Every one of us has blindspots. Unrevealed blindspots are dangerous, and if left unchecked, will cause damage. You can drive your car for a while, just gunning it through intersections and not checking the blindspots. For a while you’ll probably get away with it, but eventually, there’s going to be something there that you can’t see, and often those collisions are the worst.
Just incase you don’t know how to find these people and they sound like unicorns, keep reading.
How do we find these people?
In the Compound Effect by Darren Hardy, there was an exercise to write out the dream partner that we desired to have. I was pumped about this homework, so I got to work describing every detail of the woman I would want to one day marry.
After I finished that I picked the book back up and was disappointed to find that the next step was to describe the man that she would want. “Well, that sucks”. The book proceeded to explain that to attract that woman, I would have to become the type of man she wanted.
This seemed like too slow of a solution, but over time, as I worked on my character, the right people showed up in my life (and I became better at identifying who I needed around me). I became someone that could add value to them and I became someone that they wanted to add value to.
Become the person you want to attract.
Are you someone who welcomes feedback and criticism openly and honestly?
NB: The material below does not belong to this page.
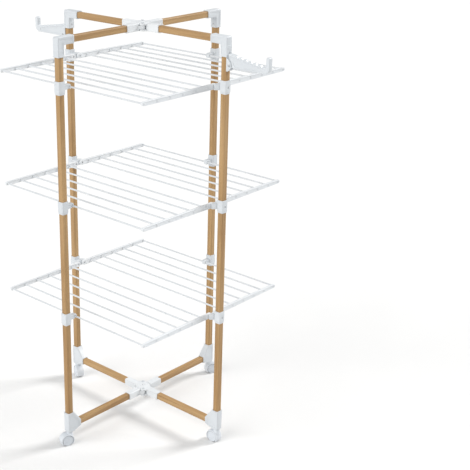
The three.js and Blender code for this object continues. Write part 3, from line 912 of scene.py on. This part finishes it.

How about someone that others can count on? Are you open and honest, or passive and shallow? Do you seek for the gold in those around you and desire to see them excel, or do you think of what you will say next while they are talking and only look for what to get out of the relationship/transaction?
Latch on to those who have the qualities that you want to have.
When you find them, latch on to them. Find ways to add value to them and make their lives more rich. Become a collector of good people that will lift you up to be the person that you should be.
What you invest your life into, you will inevitably end up with and relationships are worth the time put in to make them great.